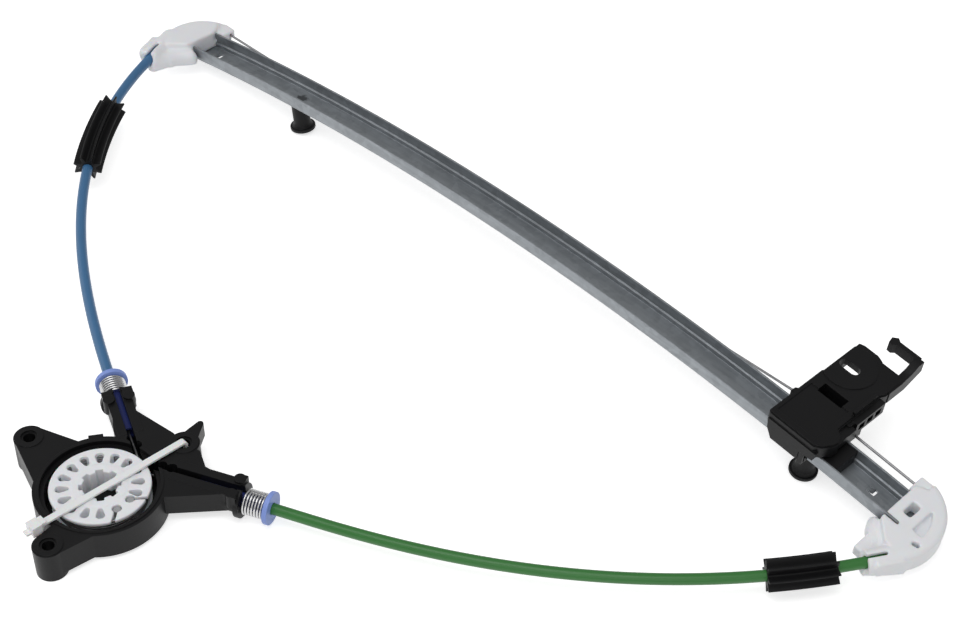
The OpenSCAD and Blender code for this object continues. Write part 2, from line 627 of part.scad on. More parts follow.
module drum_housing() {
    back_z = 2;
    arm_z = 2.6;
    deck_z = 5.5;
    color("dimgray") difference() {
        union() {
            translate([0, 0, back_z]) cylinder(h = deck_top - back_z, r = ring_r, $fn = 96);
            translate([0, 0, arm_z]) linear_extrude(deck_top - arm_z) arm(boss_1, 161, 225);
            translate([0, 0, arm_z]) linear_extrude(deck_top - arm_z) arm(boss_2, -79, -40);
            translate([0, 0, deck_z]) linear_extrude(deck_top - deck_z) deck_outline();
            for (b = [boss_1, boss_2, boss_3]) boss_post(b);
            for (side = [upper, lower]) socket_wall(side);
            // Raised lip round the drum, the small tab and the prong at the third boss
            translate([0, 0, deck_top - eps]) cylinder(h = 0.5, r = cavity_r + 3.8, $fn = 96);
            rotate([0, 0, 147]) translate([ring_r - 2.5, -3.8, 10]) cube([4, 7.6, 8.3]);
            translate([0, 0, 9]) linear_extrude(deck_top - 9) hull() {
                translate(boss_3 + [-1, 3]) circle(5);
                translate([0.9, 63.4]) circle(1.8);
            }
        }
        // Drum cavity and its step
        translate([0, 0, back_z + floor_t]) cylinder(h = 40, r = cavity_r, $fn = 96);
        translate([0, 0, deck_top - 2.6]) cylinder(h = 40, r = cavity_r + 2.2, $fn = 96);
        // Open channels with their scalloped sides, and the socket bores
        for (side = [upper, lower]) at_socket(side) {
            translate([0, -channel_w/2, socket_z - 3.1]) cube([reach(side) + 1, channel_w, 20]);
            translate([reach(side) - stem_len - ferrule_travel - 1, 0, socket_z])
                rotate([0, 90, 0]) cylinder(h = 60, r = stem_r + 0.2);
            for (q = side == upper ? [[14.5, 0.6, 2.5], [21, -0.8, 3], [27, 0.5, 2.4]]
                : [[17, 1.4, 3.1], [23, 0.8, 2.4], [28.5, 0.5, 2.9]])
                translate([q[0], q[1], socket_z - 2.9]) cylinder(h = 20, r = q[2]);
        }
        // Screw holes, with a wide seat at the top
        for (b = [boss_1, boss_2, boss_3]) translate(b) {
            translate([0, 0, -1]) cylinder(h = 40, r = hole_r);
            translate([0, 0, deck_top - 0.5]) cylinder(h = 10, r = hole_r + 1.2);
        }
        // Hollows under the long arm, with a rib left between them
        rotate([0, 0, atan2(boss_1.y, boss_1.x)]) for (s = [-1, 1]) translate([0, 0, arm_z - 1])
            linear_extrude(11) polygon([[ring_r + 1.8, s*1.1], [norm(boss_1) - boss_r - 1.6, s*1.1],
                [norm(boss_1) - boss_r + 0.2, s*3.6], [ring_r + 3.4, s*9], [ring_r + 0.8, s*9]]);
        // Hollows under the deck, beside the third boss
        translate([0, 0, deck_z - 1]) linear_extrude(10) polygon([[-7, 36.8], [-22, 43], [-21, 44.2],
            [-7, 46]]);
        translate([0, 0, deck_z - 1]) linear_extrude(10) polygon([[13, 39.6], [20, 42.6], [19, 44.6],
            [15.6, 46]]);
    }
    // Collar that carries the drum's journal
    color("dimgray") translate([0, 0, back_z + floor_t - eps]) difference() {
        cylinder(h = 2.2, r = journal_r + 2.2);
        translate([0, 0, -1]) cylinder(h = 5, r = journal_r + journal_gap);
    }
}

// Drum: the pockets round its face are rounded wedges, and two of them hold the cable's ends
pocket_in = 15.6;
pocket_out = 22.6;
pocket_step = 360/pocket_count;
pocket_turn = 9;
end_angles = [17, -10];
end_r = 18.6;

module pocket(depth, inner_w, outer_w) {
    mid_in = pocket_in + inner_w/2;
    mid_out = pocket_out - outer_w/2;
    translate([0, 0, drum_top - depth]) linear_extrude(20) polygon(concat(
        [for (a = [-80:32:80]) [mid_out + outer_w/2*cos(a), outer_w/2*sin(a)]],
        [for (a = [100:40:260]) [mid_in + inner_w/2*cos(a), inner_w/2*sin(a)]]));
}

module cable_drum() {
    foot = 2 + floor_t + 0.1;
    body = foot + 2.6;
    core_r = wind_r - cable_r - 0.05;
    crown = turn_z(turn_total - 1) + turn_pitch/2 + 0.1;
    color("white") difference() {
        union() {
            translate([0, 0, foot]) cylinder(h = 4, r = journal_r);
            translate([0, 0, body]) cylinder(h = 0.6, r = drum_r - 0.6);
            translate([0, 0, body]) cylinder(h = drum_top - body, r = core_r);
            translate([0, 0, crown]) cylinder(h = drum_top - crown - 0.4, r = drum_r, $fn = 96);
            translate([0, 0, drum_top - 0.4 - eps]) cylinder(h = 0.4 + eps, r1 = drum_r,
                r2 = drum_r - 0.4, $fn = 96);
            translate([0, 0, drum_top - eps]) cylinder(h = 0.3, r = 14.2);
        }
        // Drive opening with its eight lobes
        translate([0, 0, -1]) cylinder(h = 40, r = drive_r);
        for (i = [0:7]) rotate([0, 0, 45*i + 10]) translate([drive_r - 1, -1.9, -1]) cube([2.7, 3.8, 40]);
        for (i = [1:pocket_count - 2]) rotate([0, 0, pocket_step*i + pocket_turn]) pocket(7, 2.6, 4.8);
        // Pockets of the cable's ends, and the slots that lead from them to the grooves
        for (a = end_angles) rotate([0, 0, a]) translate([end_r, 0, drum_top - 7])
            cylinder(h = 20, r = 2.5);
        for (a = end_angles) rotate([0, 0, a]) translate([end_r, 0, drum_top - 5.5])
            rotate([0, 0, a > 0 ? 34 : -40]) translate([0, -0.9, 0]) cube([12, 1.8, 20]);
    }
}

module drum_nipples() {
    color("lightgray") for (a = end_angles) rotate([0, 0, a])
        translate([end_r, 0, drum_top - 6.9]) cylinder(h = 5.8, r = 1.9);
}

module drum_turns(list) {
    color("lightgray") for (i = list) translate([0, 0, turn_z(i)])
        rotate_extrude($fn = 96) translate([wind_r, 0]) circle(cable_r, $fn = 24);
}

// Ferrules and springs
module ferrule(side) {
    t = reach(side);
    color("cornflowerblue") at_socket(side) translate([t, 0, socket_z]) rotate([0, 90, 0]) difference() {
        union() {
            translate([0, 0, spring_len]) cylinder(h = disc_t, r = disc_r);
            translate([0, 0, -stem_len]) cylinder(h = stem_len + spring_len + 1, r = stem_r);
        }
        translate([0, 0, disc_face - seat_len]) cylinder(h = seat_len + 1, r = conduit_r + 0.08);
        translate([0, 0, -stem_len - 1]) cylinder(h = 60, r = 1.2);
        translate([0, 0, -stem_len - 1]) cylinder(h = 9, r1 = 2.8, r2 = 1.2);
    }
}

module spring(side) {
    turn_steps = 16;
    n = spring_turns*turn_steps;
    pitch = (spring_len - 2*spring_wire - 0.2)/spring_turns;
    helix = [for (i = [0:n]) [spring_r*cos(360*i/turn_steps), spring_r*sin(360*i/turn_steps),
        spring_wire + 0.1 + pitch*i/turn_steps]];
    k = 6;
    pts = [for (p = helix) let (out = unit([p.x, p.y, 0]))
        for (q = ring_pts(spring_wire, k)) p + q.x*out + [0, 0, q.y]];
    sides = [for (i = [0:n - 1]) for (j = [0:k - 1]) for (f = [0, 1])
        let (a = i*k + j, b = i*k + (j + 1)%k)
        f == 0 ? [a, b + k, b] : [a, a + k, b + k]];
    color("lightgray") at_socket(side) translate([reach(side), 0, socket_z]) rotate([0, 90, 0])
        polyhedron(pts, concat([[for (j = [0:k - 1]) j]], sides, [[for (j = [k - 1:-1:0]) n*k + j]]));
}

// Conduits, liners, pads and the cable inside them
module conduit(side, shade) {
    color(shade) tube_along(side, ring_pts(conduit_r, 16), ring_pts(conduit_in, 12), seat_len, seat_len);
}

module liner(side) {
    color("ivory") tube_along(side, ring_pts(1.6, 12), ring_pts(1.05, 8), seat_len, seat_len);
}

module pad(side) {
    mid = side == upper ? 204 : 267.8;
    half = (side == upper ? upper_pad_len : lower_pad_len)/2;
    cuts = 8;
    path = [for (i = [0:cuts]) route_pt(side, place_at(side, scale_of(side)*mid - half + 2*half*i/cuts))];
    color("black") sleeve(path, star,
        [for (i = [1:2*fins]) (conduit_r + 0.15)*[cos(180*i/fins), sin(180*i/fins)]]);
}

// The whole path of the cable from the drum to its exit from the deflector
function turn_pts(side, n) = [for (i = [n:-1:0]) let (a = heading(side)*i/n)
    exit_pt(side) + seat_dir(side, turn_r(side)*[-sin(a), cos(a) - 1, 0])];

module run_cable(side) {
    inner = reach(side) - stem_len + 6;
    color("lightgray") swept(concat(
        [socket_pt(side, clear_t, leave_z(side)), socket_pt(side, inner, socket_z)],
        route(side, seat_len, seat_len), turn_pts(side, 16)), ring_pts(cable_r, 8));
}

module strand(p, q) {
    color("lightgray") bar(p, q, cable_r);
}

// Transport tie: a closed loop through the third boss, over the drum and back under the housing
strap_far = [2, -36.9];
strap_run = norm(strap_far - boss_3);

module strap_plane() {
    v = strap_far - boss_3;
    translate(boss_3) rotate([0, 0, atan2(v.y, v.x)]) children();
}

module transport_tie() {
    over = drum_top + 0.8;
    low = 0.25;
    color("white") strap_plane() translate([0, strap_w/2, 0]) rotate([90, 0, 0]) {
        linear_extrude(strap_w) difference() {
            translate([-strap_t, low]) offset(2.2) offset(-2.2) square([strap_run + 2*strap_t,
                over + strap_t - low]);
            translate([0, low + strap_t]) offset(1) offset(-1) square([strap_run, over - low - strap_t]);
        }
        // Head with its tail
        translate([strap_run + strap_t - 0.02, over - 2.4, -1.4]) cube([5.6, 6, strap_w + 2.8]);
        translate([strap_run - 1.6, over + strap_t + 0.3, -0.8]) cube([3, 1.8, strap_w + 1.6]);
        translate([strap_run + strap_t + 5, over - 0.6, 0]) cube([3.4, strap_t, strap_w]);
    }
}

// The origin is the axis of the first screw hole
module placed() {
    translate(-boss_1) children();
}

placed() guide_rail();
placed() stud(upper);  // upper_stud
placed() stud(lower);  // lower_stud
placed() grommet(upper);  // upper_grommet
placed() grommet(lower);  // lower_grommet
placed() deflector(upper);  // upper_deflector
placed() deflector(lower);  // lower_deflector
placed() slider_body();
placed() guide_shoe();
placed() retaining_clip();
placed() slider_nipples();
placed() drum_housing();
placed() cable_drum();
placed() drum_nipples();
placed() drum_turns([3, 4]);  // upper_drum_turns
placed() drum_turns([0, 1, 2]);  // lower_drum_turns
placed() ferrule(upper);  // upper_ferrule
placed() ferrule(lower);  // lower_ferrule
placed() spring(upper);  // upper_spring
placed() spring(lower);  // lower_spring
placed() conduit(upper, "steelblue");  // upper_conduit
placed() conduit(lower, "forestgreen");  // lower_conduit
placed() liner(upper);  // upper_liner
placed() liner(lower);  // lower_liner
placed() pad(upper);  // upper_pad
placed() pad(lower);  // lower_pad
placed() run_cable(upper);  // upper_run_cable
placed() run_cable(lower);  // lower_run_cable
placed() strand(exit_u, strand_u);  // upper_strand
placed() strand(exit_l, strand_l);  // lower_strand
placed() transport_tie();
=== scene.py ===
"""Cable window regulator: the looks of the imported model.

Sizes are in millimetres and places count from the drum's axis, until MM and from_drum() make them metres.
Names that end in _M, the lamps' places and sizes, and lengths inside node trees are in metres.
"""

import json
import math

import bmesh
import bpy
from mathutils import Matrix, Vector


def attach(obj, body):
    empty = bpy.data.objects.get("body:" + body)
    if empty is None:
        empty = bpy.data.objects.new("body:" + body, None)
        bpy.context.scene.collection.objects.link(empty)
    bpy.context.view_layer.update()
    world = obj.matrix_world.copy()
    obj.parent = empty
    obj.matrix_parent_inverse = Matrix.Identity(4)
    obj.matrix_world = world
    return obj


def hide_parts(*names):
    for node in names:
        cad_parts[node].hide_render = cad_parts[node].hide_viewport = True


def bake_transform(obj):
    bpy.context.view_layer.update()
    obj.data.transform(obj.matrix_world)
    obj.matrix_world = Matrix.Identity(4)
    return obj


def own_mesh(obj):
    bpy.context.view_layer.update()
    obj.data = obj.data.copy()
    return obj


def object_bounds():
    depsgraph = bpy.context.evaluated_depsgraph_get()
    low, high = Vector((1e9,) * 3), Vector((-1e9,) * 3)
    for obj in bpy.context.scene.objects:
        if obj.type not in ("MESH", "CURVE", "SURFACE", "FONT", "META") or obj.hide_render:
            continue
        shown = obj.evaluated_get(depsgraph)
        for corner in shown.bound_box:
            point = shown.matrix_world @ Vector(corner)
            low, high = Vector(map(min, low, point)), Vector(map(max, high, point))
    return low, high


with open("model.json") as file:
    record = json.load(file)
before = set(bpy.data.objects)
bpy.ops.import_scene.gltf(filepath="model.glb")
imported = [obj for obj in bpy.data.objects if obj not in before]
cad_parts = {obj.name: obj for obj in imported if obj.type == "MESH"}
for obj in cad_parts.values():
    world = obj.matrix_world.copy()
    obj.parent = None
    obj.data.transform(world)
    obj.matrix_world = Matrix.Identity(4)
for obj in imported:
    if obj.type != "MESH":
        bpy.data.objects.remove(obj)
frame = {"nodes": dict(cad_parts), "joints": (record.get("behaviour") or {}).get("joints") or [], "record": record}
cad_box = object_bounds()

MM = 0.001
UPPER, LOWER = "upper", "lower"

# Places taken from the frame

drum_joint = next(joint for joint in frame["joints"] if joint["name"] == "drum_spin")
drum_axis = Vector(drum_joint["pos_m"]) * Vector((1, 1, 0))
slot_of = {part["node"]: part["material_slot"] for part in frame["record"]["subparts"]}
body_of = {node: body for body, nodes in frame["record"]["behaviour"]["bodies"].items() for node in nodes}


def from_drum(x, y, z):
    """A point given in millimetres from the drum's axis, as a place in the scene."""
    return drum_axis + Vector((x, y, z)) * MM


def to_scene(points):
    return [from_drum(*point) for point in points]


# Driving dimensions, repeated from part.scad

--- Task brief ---
Return the lines from the line with "placed() strand(exit_u, strand_u);" through the line with "cad_parts[node].hide_render = cad_parts[node].hide_viewport", inclusive, exactly as they stand, and nothing else.

--- Full answer ---
placed() strand(exit_u, strand_u);  // upper_strand
placed() strand(exit_l, strand_l);  // lower_strand
placed() transport_tie();
=== scene.py ===
"""Cable window regulator: the looks of the imported model.

Sizes are in millimetres and places count from the drum's axis, until MM and from_drum() make them metres.
Names that end in _M, the lamps' places and sizes, and lengths inside node trees are in metres.
"""

import json
import math

import bmesh
import bpy
from mathutils import Matrix, Vector


def attach(obj, body):
    empty = bpy.data.objects.get("body:" + body)
    if empty is None:
        empty = bpy.data.objects.new("body:" + body, None)
        bpy.context.scene.collection.objects.link(empty)
    bpy.context.view_layer.update()
    world = obj.matrix_world.copy()
    obj.parent = empty
    obj.matrix_parent_inverse = Matrix.Identity(4)
    obj.matrix_world = world
    return obj


def hide_parts(*names):
    for node in names:
        cad_parts[node].hide_render = cad_parts[node].hide_viewport = True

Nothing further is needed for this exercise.